-- Written task --
Quote verbatim every line from the line containing "# Stand the" to the line containing "obj.data.transform(world)", inclusive of both, and no other line.

-- Given entries --

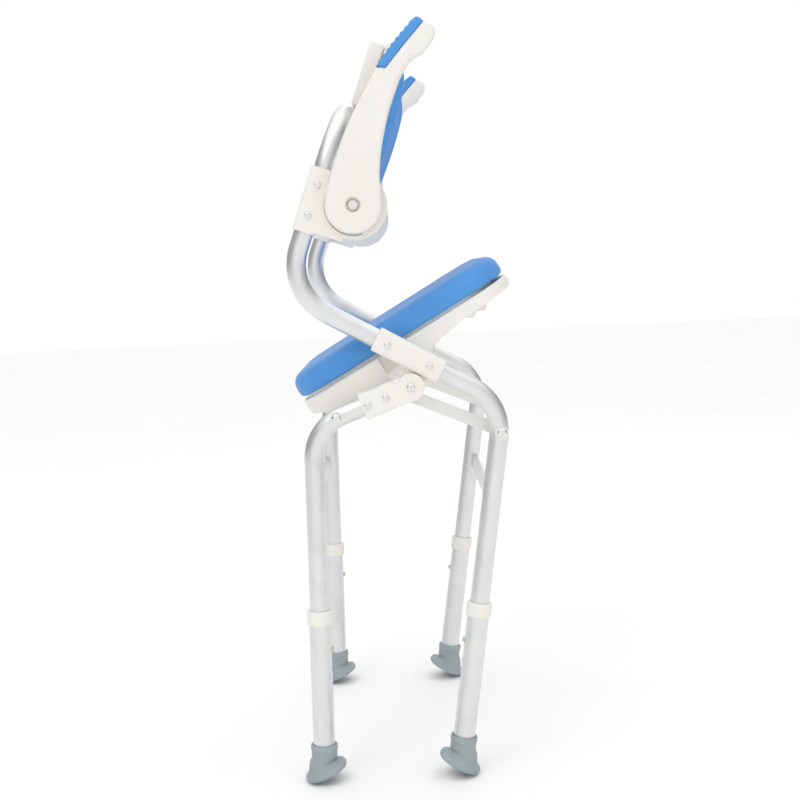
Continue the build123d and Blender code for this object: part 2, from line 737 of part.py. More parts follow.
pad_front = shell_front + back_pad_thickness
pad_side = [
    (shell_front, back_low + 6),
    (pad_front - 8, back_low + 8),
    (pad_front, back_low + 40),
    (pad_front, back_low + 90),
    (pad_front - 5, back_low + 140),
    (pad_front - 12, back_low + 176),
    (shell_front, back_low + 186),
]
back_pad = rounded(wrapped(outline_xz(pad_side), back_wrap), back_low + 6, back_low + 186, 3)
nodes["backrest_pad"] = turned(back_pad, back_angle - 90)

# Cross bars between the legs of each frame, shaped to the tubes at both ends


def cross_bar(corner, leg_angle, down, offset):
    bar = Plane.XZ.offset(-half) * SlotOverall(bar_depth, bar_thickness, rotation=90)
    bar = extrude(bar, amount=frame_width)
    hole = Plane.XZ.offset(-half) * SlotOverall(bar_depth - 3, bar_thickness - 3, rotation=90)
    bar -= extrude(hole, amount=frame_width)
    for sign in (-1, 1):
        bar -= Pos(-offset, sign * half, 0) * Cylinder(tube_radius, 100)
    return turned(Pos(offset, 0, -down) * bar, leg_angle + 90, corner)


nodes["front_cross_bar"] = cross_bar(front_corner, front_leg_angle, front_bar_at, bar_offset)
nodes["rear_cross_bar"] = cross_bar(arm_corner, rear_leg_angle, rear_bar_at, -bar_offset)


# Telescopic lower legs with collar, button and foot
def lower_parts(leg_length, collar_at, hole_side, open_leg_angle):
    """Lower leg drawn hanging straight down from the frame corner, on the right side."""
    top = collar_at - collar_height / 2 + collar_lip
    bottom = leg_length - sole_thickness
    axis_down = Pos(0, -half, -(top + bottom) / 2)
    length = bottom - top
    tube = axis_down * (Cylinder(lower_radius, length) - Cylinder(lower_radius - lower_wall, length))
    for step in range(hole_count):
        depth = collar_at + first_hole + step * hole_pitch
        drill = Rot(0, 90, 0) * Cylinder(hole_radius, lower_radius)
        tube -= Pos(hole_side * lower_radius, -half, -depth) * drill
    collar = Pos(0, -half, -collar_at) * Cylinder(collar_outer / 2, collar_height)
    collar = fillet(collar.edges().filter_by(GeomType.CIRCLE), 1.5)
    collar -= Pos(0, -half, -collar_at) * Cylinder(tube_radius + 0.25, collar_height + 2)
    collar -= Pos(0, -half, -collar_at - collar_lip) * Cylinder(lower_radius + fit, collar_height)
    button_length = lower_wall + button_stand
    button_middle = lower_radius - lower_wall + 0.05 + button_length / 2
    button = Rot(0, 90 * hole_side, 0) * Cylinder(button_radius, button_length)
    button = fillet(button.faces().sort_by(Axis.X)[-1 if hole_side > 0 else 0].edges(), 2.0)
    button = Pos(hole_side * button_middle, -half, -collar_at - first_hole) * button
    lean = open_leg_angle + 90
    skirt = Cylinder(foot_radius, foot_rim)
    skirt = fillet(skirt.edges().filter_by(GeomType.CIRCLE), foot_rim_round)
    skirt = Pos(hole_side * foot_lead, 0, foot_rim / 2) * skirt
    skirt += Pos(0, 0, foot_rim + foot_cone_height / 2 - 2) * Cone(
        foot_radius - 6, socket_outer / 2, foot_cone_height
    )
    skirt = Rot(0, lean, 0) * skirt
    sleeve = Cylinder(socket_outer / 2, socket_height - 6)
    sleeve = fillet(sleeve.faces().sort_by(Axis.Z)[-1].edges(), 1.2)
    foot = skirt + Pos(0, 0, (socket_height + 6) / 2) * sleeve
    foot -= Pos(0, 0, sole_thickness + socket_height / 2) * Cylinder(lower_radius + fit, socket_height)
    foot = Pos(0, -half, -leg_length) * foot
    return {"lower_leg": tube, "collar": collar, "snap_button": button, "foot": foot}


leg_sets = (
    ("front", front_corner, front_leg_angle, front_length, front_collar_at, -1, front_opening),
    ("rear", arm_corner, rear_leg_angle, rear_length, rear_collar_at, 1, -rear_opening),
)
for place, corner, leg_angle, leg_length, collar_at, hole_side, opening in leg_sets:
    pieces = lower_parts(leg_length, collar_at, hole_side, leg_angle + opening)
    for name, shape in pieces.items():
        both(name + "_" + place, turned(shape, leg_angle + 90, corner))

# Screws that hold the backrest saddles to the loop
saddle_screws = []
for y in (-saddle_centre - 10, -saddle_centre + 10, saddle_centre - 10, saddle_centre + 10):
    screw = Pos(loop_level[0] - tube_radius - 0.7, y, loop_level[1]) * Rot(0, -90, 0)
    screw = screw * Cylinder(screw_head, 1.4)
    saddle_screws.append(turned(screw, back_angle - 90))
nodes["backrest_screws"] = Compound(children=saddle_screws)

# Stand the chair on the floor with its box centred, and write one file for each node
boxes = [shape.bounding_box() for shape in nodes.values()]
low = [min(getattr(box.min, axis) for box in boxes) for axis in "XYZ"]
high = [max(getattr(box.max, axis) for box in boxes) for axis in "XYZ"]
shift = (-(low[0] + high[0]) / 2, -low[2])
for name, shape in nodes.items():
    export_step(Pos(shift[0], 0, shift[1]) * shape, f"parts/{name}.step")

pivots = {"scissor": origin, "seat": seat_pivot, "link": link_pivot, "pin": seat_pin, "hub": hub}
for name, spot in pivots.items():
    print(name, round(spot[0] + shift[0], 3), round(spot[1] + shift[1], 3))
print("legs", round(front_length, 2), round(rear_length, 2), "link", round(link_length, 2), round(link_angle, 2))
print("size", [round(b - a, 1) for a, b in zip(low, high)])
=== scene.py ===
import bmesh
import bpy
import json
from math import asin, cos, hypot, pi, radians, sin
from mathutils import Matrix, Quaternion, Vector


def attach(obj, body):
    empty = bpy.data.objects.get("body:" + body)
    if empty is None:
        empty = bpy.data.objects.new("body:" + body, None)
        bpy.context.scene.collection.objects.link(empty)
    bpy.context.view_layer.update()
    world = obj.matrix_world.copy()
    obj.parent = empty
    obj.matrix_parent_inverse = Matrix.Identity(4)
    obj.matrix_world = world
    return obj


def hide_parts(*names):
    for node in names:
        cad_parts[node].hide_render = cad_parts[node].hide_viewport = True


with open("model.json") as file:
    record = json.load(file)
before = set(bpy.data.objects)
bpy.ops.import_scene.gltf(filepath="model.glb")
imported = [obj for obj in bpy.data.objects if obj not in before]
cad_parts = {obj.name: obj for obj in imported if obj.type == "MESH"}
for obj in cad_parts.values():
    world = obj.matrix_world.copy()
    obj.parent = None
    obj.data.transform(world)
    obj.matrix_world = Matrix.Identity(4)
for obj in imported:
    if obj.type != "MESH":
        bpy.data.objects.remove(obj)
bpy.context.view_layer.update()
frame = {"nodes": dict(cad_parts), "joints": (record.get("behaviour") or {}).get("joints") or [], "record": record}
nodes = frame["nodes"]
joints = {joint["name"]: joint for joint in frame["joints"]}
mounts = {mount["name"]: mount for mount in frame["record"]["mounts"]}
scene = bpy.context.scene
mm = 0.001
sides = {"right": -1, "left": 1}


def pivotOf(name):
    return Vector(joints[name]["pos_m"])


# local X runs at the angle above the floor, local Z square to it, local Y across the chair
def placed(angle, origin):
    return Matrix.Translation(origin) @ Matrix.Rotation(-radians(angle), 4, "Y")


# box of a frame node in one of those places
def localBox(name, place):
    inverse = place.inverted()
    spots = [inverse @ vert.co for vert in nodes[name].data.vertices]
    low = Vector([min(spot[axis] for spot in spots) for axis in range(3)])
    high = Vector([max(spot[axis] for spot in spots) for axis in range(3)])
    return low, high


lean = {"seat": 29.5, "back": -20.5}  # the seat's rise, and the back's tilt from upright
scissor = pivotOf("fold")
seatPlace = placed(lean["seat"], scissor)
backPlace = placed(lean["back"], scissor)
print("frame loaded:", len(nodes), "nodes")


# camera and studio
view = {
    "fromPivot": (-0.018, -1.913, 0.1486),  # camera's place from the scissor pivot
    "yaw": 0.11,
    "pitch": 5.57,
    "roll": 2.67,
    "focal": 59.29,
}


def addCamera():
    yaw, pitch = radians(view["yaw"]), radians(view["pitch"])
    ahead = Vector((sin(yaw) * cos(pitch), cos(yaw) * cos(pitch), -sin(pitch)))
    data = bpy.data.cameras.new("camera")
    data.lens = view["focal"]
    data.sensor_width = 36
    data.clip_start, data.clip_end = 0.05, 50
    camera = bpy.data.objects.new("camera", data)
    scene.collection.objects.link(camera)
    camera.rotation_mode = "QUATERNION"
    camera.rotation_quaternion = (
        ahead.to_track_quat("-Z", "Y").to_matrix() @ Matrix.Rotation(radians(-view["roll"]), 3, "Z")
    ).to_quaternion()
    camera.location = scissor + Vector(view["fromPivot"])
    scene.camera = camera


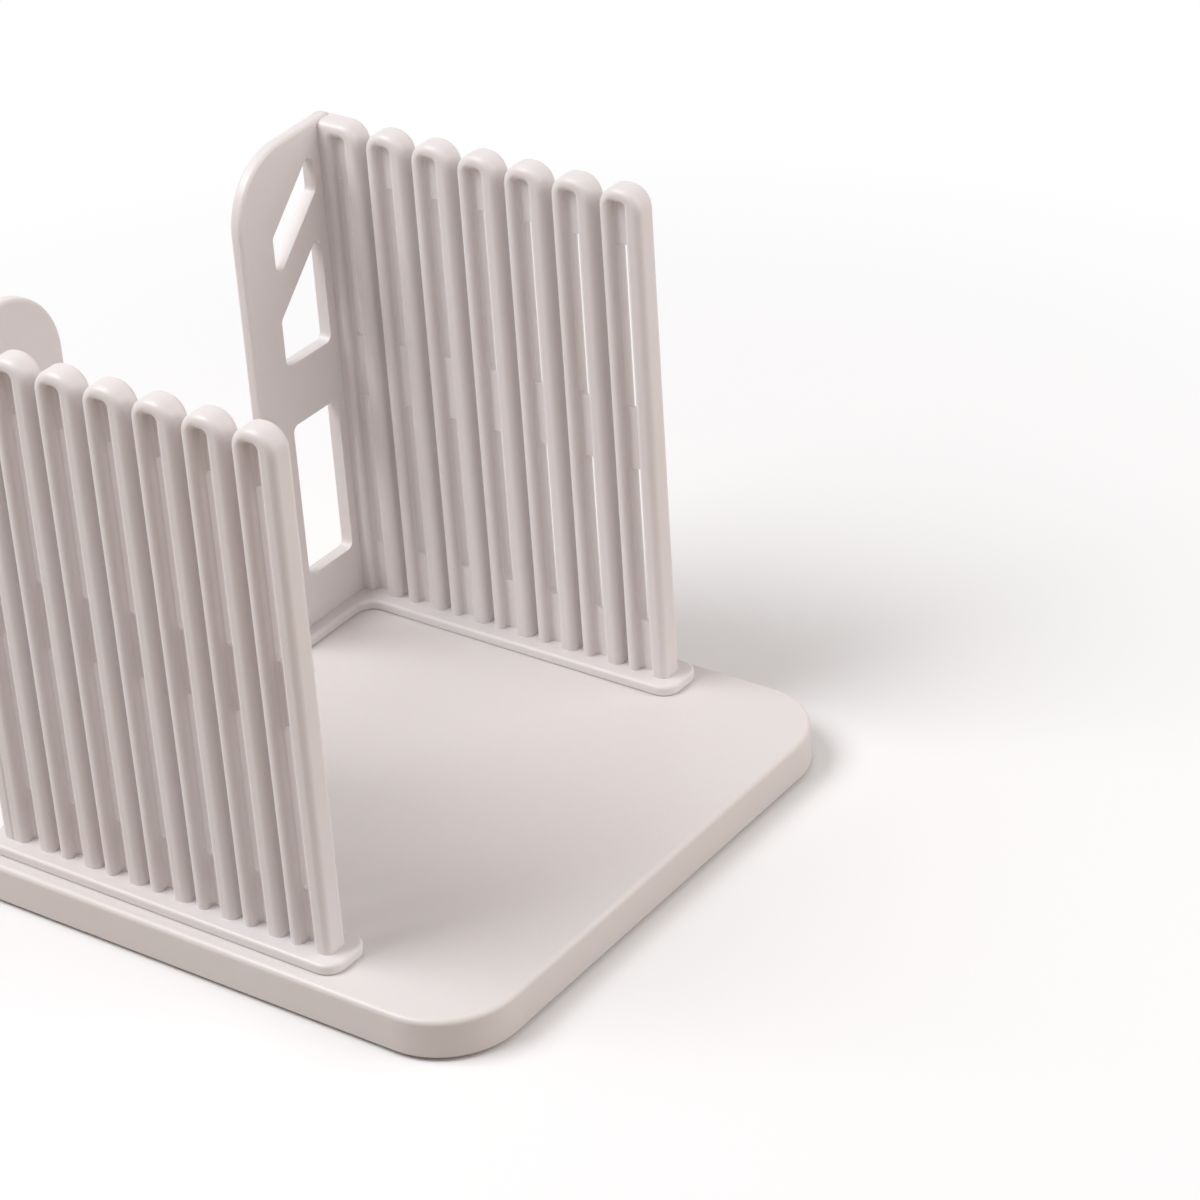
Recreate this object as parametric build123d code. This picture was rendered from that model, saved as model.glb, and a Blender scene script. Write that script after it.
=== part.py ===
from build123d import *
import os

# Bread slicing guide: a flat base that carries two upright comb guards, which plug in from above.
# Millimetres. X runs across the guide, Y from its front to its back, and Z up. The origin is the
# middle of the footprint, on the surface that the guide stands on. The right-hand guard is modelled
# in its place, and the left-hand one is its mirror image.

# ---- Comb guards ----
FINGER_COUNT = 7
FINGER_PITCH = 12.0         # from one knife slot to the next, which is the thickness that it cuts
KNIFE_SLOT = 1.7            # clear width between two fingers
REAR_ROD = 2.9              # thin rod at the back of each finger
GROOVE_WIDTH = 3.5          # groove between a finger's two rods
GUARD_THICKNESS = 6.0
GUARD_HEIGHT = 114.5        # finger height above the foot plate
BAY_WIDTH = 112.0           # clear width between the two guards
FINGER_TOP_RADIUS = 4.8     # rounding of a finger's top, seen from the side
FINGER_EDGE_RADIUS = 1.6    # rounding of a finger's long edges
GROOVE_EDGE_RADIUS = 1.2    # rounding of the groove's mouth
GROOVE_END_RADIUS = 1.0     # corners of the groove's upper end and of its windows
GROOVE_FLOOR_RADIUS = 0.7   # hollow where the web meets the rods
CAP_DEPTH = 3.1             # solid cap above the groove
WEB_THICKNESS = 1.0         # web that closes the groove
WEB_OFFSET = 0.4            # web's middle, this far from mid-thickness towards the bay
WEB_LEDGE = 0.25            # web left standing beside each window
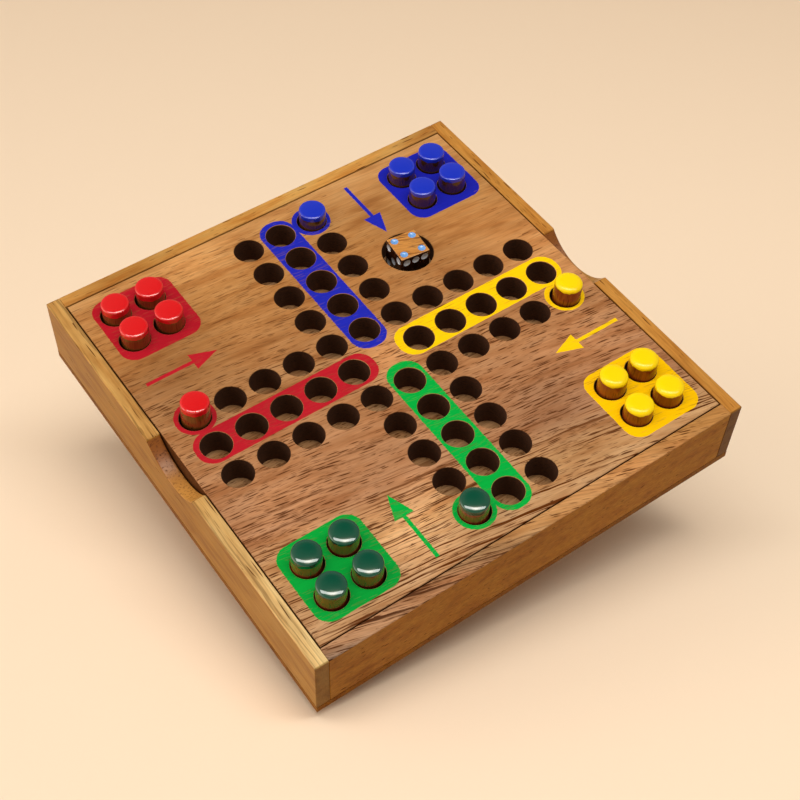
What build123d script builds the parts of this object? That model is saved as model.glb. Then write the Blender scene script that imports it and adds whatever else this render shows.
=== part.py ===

-- Output below --
# Stand the chair on the floor with its box centred, and write one file for each node
boxes = [shape.bounding_box() for shape in nodes.values()]
low = [min(getattr(box.min, axis) for box in boxes) for axis in "XYZ"]
high = [max(getattr(box.max, axis) for box in boxes) for axis in "XYZ"]
shift = (-(low[0] + high[0]) / 2, -low[2])
for name, shape in nodes.items():
    export_step(Pos(shift[0], 0, shift[1]) * shape, f"parts/{name}.step")

pivots = {"scissor": origin, "seat": seat_pivot, "link": link_pivot, "pin": seat_pin, "hub": hub}
for name, spot in pivots.items():
    print(name, round(spot[0] + shift[0], 3), round(spot[1] + shift[1], 3))
print("legs", round(front_length, 2), round(rear_length, 2), "link", round(link_length, 2), round(link_angle, 2))
print("size", [round(b - a, 1) for a, b in zip(low, high)])
=== scene.py ===
import bmesh
import bpy
import json
from math import asin, cos, hypot, pi, radians, sin
from mathutils import Matrix, Quaternion, Vector


def attach(obj, body):
    empty = bpy.data.objects.get("body:" + body)
    if empty is None:
        empty = bpy.data.objects.new("body:" + body, None)
        bpy.context.scene.collection.objects.link(empty)
    bpy.context.view_layer.update()
    world = obj.matrix_world.copy()
    obj.parent = empty
    obj.matrix_parent_inverse = Matrix.Identity(4)
    obj.matrix_world = world
    return obj


def hide_parts(*names):
    for node in names:
        cad_parts[node].hide_render = cad_parts[node].hide_viewport = True


with open("model.json") as file:
    record = json.load(file)
before = set(bpy.data.objects)
bpy.ops.import_scene.gltf(filepath="model.glb")
imported = [obj for obj in bpy.data.objects if obj not in before]
cad_parts = {obj.name: obj for obj in imported if obj.type == "MESH"}
for obj in cad_parts.values():
    world = obj.matrix_world.copy()
    obj.parent = None
    obj.data.transform(world)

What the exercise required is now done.